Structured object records
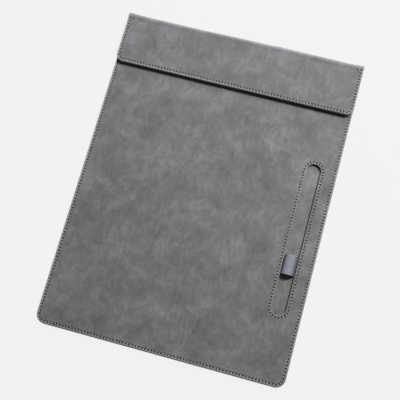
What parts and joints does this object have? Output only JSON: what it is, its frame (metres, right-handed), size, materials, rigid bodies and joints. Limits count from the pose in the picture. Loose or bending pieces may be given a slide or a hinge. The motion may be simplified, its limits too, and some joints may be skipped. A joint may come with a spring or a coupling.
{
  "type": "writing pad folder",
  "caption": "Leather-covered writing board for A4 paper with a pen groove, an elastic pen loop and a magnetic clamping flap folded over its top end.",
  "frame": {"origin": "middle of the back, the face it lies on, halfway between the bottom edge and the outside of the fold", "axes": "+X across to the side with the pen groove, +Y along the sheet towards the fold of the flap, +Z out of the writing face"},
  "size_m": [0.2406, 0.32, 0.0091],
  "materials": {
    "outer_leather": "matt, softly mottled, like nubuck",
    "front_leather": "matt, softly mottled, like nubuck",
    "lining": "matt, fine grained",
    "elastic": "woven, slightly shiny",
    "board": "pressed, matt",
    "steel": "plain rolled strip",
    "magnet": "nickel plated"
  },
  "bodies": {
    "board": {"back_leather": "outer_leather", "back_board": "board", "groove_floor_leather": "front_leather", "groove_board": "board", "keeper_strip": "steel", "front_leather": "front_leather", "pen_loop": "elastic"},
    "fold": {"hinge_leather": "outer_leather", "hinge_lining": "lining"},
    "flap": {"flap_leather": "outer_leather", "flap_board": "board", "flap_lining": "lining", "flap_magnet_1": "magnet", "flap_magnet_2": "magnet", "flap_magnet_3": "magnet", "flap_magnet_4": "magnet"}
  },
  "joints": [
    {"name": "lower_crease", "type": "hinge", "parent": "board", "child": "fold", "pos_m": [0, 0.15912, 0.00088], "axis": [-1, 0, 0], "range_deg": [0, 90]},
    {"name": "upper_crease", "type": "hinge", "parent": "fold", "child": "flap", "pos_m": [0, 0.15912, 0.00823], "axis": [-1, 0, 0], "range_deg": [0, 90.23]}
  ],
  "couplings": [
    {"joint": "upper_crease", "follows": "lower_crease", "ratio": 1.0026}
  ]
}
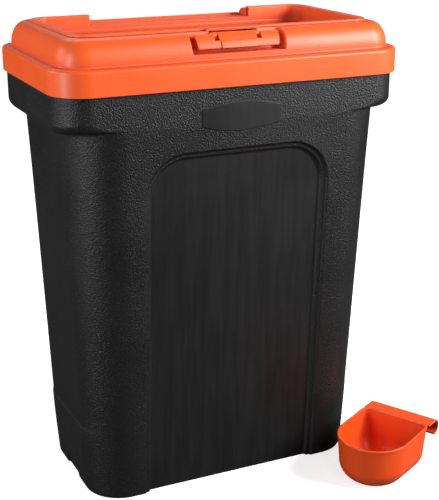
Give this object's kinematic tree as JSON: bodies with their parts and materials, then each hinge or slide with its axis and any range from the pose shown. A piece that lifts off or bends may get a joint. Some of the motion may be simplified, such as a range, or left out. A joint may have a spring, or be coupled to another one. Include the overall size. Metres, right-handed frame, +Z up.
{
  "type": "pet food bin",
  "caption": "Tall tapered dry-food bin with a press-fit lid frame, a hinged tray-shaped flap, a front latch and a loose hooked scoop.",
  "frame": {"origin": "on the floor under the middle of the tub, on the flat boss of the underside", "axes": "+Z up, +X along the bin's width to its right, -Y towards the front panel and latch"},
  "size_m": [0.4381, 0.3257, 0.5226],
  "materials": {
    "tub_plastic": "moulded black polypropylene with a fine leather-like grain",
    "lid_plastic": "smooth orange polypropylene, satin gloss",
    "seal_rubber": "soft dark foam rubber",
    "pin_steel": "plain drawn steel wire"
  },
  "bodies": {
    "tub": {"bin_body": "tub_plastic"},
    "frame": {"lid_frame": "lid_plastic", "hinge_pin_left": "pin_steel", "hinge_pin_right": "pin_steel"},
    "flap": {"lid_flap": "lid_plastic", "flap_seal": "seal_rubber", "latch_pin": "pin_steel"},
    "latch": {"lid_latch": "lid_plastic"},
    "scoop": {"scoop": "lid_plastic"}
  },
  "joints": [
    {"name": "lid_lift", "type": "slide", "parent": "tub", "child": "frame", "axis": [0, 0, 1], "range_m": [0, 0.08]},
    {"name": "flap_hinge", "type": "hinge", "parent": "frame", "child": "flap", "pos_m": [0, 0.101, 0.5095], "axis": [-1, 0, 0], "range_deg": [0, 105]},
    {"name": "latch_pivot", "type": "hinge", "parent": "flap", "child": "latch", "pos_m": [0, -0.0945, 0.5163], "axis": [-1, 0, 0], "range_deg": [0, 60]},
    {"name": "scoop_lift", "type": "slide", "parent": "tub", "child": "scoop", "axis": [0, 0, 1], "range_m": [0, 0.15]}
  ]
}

§ **What to produce**:
Please repeat the listing exactly, with nothing left out.

§ **Written response**:
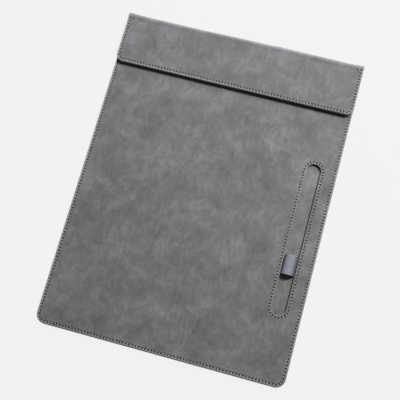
What parts and joints does this object have? Output only JSON: what it is, its frame (metres, right-handed), size, materials, rigid bodies and joints. Limits count from the pose in the picture. Loose or bending pieces may be given a slide or a hinge. The motion may be simplified, its limits too, and some joints may be skipped. A joint may come with a spring or a coupling.
{
  "type": "writing pad folder",
  "caption": "Leather-covered writing board for A4 paper with a pen groove, an elastic pen loop and a magnetic clamping flap folded over its top end.",
  "frame": {"origin": "middle of the back, the face it lies on, halfway between the bottom edge and the outside of the fold", "axes": "+X across to the side with the pen groove, +Y along the sheet towards the fold of the flap, +Z out of the writing face"},
  "size_m": [0.2406, 0.32, 0.0091],
  "materials": {
    "outer_leather": "matt, softly mottled, like nubuck",
    "front_leather": "matt, softly mottled, like nubuck",
    "lining": "matt, fine grained",
    "elastic": "woven, slightly shiny",
    "board": "pressed, matt",
    "steel": "plain rolled strip",
    "magnet": "nickel plated"
  },
  "bodies": {
    "board": {"back_leather": "outer_leather", "back_board": "board", "groove_floor_leather": "front_leather", "groove_board": "board", "keeper_strip": "steel", "front_leather": "front_leather", "pen_loop": "elastic"},
    "fold": {"hinge_leather": "outer_leather", "hinge_lining": "lining"},
    "flap": {"flap_leather": "outer_leather", "flap_board": "board", "flap_lining": "lining", "flap_magnet_1": "magnet", "flap_magnet_2": "magnet", "flap_magnet_3": "magnet", "flap_magnet_4": "magnet"}
  },
  "joints": [
    {"name": "lower_crease", "type": "hinge", "parent": "board", "child": "fold", "pos_m": [0, 0.15912, 0.00088], "axis": [-1, 0, 0], "range_deg": [0, 90]},
    {"name": "upper_crease", "type": "hinge", "parent": "fold", "child": "flap", "pos_m": [0, 0.15912, 0.00823], "axis": [-1, 0, 0], "range_deg": [0, 90.23]}
  ],
  "couplings": [
    {"joint": "upper_crease", "follows": "lower_crease", "ratio": 1.0026}
  ]
}
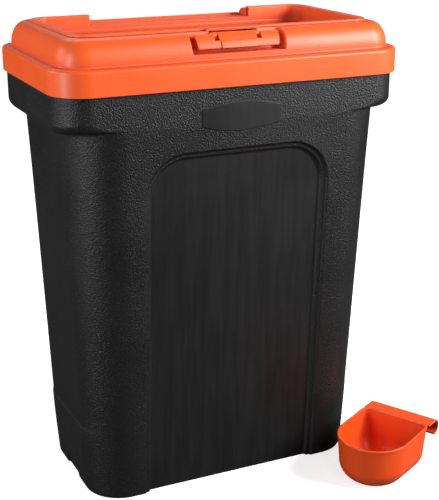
Give this object's kinematic tree as JSON: bodies with their parts and materials, then each hinge or slide with its axis and any range from the pose shown. A piece that lifts off or bends may get a joint. Some of the motion may be simplified, such as a range, or left out. A joint may have a spring, or be coupled to another one. Include the overall size. Metres, right-handed frame, +Z up.
{
  "type": "pet food bin",
  "caption": "Tall tapered dry-food bin with a press-fit lid frame, a hinged tray-shaped flap, a front latch and a loose hooked scoop.",
  "frame": {"origin": "on the floor under the middle of the tub, on the flat boss of the underside", "axes": "+Z up, +X along the bin's width to its right, -Y towards the front panel and latch"},
  "size_m": [0.4381, 0.3257, 0.5226],
  "materials": {
    "tub_plastic": "moulded black polypropylene with a fine leather-like grain",
    "lid_plastic": "smooth orange polypropylene, satin gloss",
    "seal_rubber": "soft dark foam rubber",
    "pin_steel": "plain drawn steel wire"
  },
  "bodies": {
    "tub": {"bin_body": "tub_plastic"},
    "frame": {"lid_frame": "lid_plastic", "hinge_pin_left": "pin_steel", "hinge_pin_right": "pin_steel"},
    "flap": {"lid_flap": "lid_plastic", "flap_seal": "seal_rubber", "latch_pin": "pin_steel"},
    "latch": {"lid_latch": "lid_plastic"},
    "scoop": {"scoop": "lid_plastic"}
  },
  "joints": [
    {"name": "lid_lift", "type": "slide", "parent": "tub", "child": "frame", "axis": [0, 0, 1], "range_m": [0, 0.08]},
    {"name": "flap_hinge", "type": "hinge", "parent": "frame", "child": "flap", "pos_m": [0, 0.101, 0.5095], "axis": [-1, 0, 0], "range_deg": [0, 105]},
    {"name": "latch_pivot", "type": "hinge", "parent": "flap", "child": "latch", "pos_m": [0, -0.0945, 0.5163], "axis": [-1, 0, 0], "range_deg": [0, 60]},
    {"name": "scoop_lift", "type": "slide", "parent": "tub", "child": "scoop", "axis": [0, 0, 1], "range_m": [0, 0.15]}
  ]
}